##### Supplied information #####

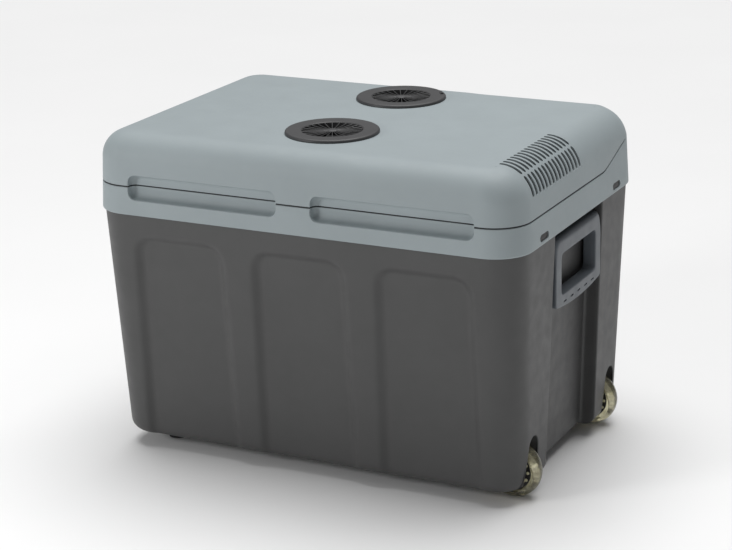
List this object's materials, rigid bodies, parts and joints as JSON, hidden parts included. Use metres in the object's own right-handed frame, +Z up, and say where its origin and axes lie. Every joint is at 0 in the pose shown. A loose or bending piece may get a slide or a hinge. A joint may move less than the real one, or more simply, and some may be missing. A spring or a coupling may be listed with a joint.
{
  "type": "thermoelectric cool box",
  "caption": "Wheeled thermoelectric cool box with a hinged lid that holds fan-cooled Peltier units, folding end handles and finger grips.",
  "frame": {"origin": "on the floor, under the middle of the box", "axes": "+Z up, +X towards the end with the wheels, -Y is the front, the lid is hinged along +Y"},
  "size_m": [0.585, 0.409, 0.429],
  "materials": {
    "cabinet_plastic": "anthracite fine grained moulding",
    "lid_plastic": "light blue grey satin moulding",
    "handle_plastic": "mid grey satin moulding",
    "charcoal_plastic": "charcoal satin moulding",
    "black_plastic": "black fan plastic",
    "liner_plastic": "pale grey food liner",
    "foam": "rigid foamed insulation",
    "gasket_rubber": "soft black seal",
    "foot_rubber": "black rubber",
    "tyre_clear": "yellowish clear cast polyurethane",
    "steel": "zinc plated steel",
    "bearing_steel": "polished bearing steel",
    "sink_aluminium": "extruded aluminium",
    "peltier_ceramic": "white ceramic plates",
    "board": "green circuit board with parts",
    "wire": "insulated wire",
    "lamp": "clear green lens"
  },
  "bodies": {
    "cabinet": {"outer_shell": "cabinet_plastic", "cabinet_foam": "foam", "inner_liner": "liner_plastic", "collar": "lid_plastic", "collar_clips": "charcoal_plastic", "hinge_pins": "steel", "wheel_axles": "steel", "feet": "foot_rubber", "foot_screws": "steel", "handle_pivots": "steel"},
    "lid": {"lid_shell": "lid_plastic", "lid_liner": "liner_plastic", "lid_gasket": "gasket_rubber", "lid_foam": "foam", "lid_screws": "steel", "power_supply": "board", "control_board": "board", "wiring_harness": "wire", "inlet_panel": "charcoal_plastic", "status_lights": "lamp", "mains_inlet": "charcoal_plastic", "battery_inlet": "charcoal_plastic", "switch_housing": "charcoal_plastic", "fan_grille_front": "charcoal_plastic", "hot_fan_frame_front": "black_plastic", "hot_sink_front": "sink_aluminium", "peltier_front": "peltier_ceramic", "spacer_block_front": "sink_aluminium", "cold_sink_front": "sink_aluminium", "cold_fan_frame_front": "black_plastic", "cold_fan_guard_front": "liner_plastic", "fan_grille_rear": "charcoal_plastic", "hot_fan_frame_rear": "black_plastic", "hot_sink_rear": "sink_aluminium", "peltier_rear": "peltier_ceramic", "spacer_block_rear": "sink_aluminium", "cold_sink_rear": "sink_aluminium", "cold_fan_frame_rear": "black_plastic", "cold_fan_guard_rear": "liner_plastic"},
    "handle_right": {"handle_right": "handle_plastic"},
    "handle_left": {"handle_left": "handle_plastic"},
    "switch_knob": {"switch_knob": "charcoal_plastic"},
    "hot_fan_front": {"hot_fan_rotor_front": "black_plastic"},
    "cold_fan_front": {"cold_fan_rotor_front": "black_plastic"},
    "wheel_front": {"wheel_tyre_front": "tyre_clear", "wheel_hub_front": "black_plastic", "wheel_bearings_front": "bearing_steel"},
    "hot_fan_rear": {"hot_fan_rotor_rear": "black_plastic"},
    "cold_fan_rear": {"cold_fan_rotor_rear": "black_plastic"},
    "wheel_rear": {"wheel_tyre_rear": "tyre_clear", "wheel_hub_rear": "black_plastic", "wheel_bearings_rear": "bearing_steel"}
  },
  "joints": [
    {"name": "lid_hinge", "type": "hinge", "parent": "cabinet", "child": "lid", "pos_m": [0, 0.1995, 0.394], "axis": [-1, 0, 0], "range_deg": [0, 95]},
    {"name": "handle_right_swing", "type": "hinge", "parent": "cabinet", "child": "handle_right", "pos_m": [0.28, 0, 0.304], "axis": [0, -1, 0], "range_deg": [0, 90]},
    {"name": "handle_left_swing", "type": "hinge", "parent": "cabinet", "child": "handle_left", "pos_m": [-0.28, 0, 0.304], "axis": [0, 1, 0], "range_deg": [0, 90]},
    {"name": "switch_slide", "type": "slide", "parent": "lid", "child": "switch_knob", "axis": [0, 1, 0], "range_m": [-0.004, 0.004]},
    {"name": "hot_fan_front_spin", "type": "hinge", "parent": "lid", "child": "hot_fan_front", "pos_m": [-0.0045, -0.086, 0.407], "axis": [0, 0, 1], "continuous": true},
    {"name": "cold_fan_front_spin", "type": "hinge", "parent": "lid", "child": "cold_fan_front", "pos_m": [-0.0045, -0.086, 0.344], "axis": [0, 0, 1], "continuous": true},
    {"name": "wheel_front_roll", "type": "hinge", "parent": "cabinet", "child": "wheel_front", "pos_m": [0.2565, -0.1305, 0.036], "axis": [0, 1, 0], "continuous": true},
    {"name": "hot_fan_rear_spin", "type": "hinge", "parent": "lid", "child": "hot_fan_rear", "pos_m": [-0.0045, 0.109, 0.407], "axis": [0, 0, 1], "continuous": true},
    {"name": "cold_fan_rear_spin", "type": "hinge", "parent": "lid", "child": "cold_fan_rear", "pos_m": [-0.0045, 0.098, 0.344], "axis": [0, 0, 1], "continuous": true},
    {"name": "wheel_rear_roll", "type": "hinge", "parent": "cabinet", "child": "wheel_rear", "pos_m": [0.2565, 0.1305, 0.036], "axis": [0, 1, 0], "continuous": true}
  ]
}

#####

● Requirements: Search the data for "slide". Copy every matching line.

● Response for this exercise:
List this object's materials, rigid bodies, parts and joints as JSON, hidden parts included. Use metres in the object's own right-handed frame, +Z up, and say where its origin and axes lie. Every joint is at 0 in the pose shown. A loose or bending piece may get a slide or a hinge. A joint may move less than the real one, or more simply, and some may be missing. A spring or a coupling may be listed with a joint.
    {"name": "switch_slide", "type": "slide", "parent": "lid", "child": "switch_knob", "axis": [0, 1, 0], "range_m": [-0.004, 0.004]},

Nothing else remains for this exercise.